7.  Decisions on central rates and the standard fluctuation band shall be taken by mutual agreement of the ministers of the euro-area Member States, the ECB and the ministers and central bank governors of the non-euro area Member States participating in the new mechanism, following a common procedure involving the European Commission, and after consultation of the Economic and Financial Committee. The ministers and governors of the central banks of the Member States not participating in the exchange-rate mechanism will take part but will not have the right to vote in the procedure. All parties to the mutual agreement, including the ECB, will have the right to initiate a confidential procedure aimed at reconsidering central rates.

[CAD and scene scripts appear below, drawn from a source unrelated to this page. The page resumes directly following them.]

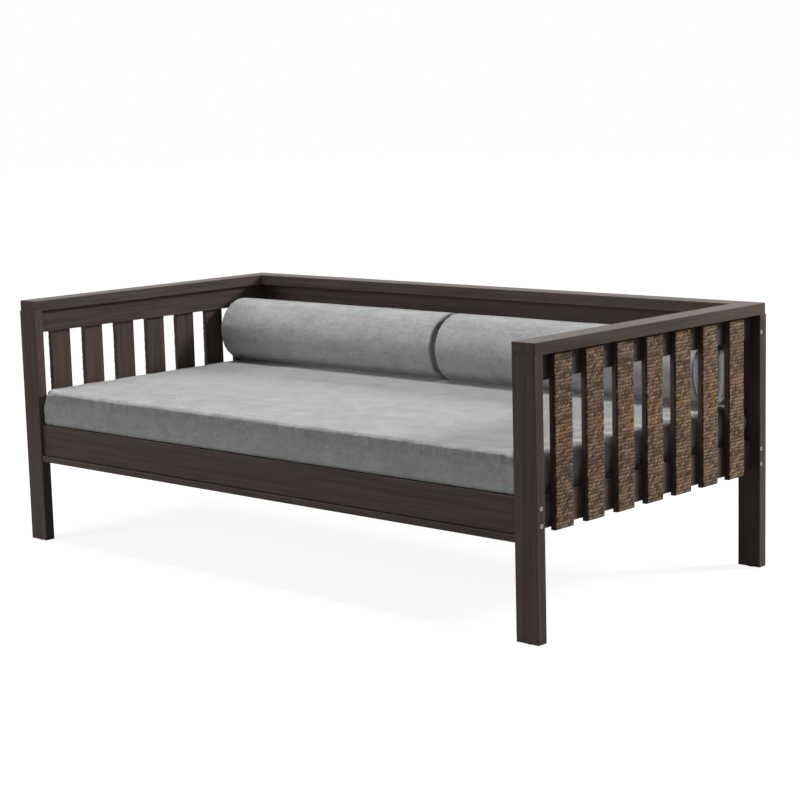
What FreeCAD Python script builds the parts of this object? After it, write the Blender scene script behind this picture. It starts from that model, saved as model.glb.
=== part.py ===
import FreeCAD, Part
import math
import os

# A three-sided daybed of dark wood with slatted ends and back, a mattress and two bolsters.
# Millimetres. X runs along the bed, Y from the front to the back, Z up.
# The origin is on the floor under the middle of the frame.

Vector = FreeCAD.Vector
os.makedirs("parts", exist_ok=True)

# Overall size of the wooden frame
length = 2050.0
depth = 1044.0
height = 760.0

# Posts and cap rails
post_width = 72.0
post_depth = 33.0
post_ease = 2.0
cap_thickness = 32.0
cap_reveal = 1.5
cap_ease = 2.0
cap_corner_round = 4.0

# Rails
rail_thickness = 18.0
rail_ease = 1.5
rail_top = 370.0
lower_rail_height = 85.0
upper_rail_height = 70.0

# Slats of the ends and the back, and the woven cladding on the end slats
end_slat_count = 7
back_slat_count = 14
slat_width = 76.0
slat_thickness = 14.0
slat_ease = 2.0
slat_drop = 8.0
slat_top_gap = 3.0
cladding_thickness = 4.0
cladding_overhang = 1.5
cladding_end_gap = 1.0
cladding_setback = 12.5
back_slat_setback = 1.0

# Front rail and the strip under it
front_rail_setback = 11.0
strip_height = 18.0
strip_depth = 28.0
strip_setback = 3.0
front_rail_drop = 115.0
groove_height = 3.0
groove_depth = 7.0

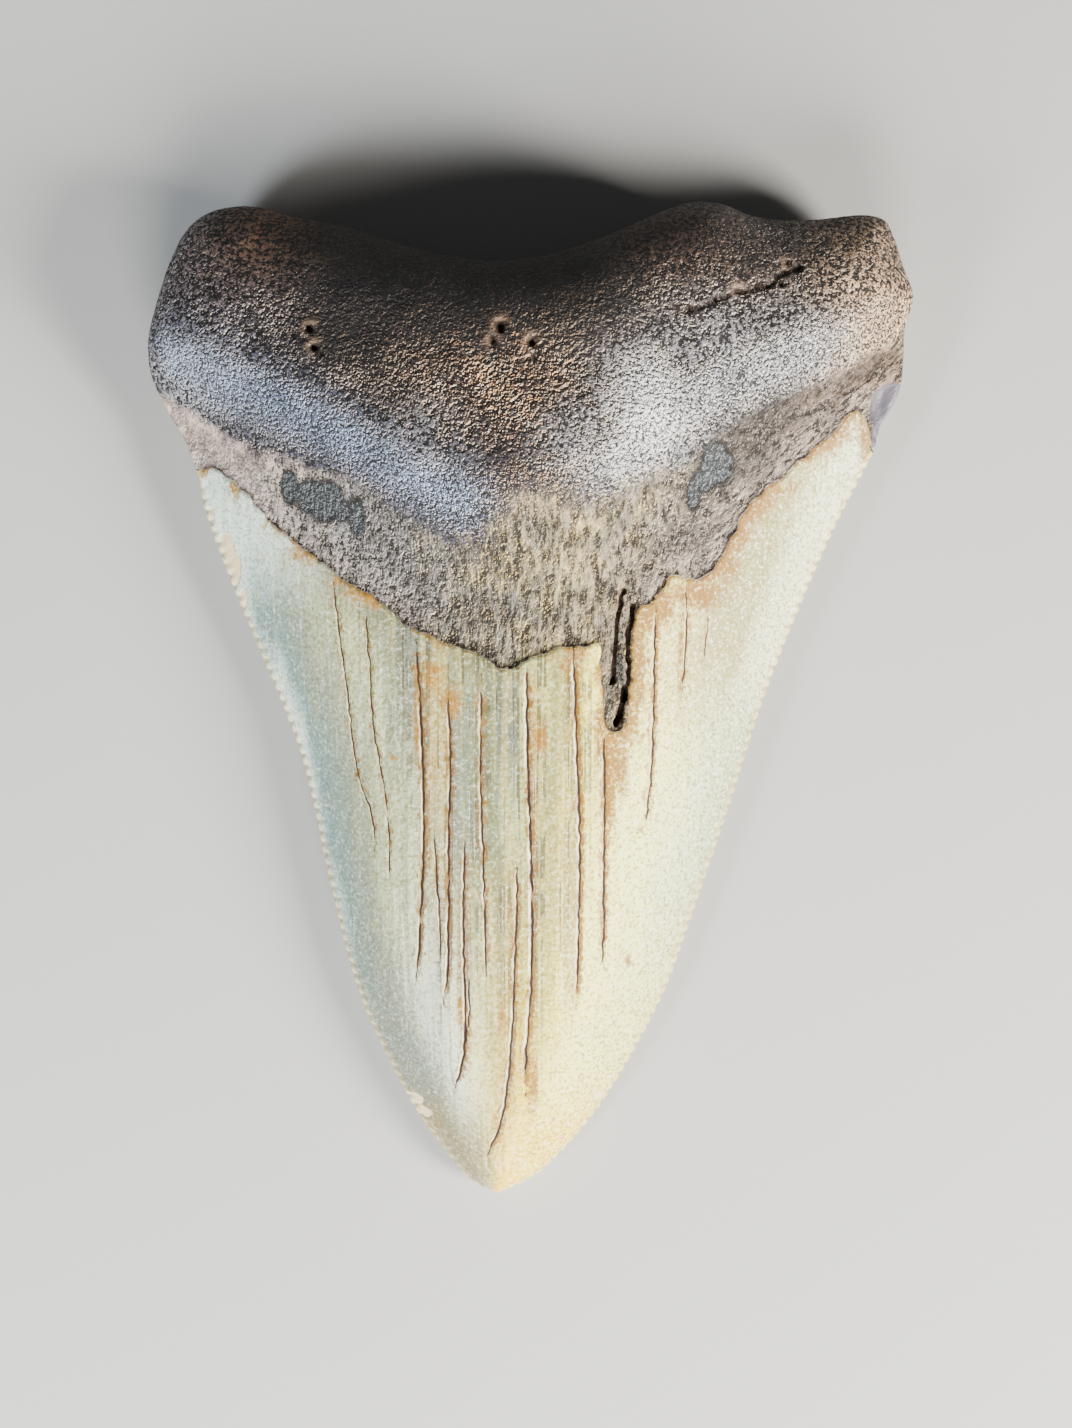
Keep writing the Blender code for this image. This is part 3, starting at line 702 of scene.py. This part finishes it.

8. The assessment of the fulfilment of the Maastricht convergence criteria and the procedures to be followed for the introduction of the euro will ensure equal treatment between future Member States and the current participants in the euro area. A minimum stay of two years in the mechanism prior to the convergence assessment without severe tensions is expected. Moreover, the assessment of exchange rate stability against the euro will focus on the exchange rate being close to the central rate while also taking into account factors that may have led to an appreciation, in line with what was done in the past.